Why does Joker kill Murray Franklin?
Joker is a literal-minded movie about a character who resists interpretation by design. As Fleck spirals out of control, growing increasingly aggressive and prone to violent outbursts, the film attempts to draw a connection between the institutions that failed to assist him and his monstrous actions. At the same time, Phillips also sprinkles some populist political imagery onto the finale, portraying a city under siege by mask-wearing protesters revolting against the whims of the rich. It's an often potent yet oddly toothless mix of loaded signifiers.
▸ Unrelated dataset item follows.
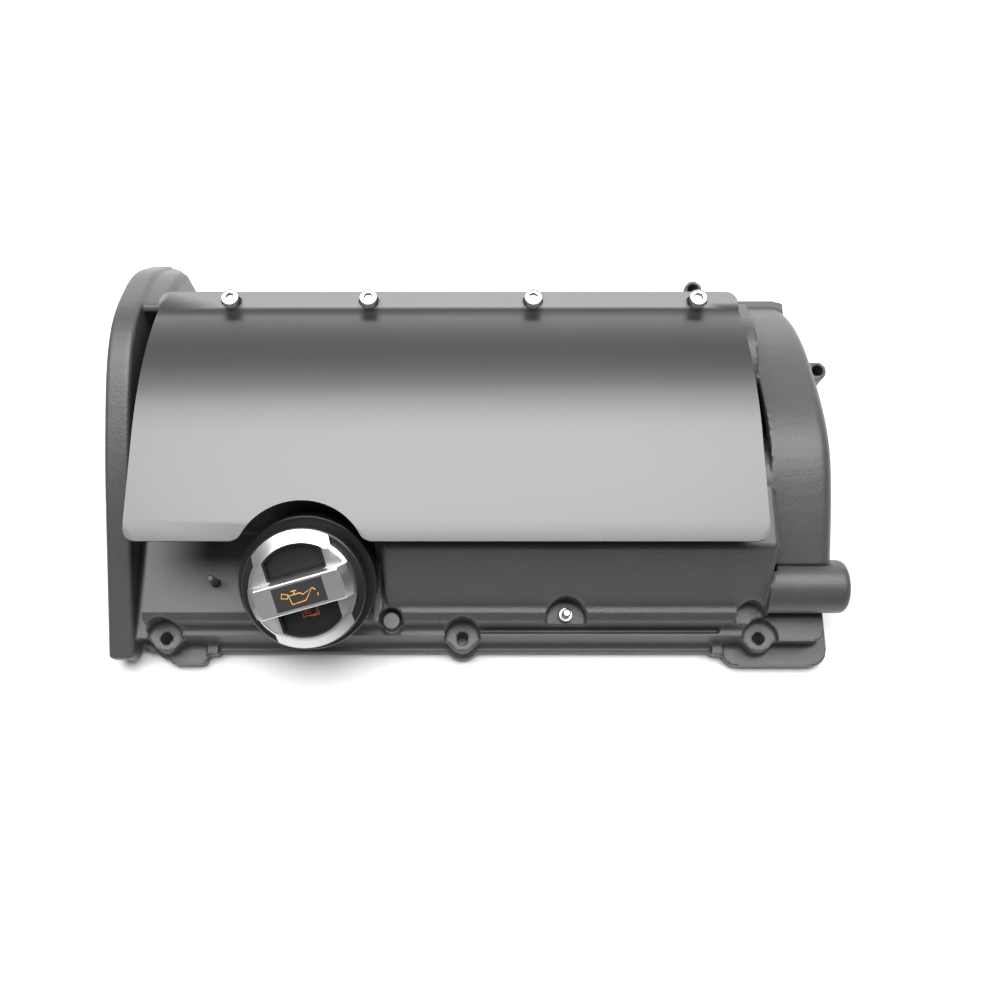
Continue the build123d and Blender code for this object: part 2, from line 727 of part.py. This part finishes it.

The confrontation between Joker and Murray Franklin, who initially invites Fleck onto his show to mock him, might be worth looking at more closely to figure out what exactly Phillips is up to. As a performer and a public figure, Phoenix is no stranger to the archly artificial rhythms and barbed rhetoric of the late night comedy show. During his appearance on Franklin's show, Joker tells cruel, unfunny jokes that elicit groans from the audience and a verbal scolding from one of his fellow guests. "Comedy is subjective," says Fleck, almost echoing some of the comments about the state of comedy that got Phillips into hot water online earlier this week. He's on the defensive and under the lights. We know he brought a gun with him, possibly to kill himself on camera, but we can see him grow more resentful as the scene builds.
Taking on a vaguely paternal tone, De Niro's Franklin disapprovingly notes Fleck's "self-pithy." In that moment, Franklin becomes a mocking stand-in for all the people who have "failed" Fleck throughout his life: His father, his mother, his doctors, and his employer. Fleck responds by telling Franklin he'll get what he "fucking deserves" and then shoots him right in the head on live television. The audience screams, the other guests run for safety, and the crew members abandon their posts. Joker takes the camera in his hands, speaking directly to America. At that point, the rest of the movie, which follows Joker as he escape a police car, stands amongst his followers, and heads back to an institution, feels redundant. Like most tiresome comedians, Joker doesn't know when to quit.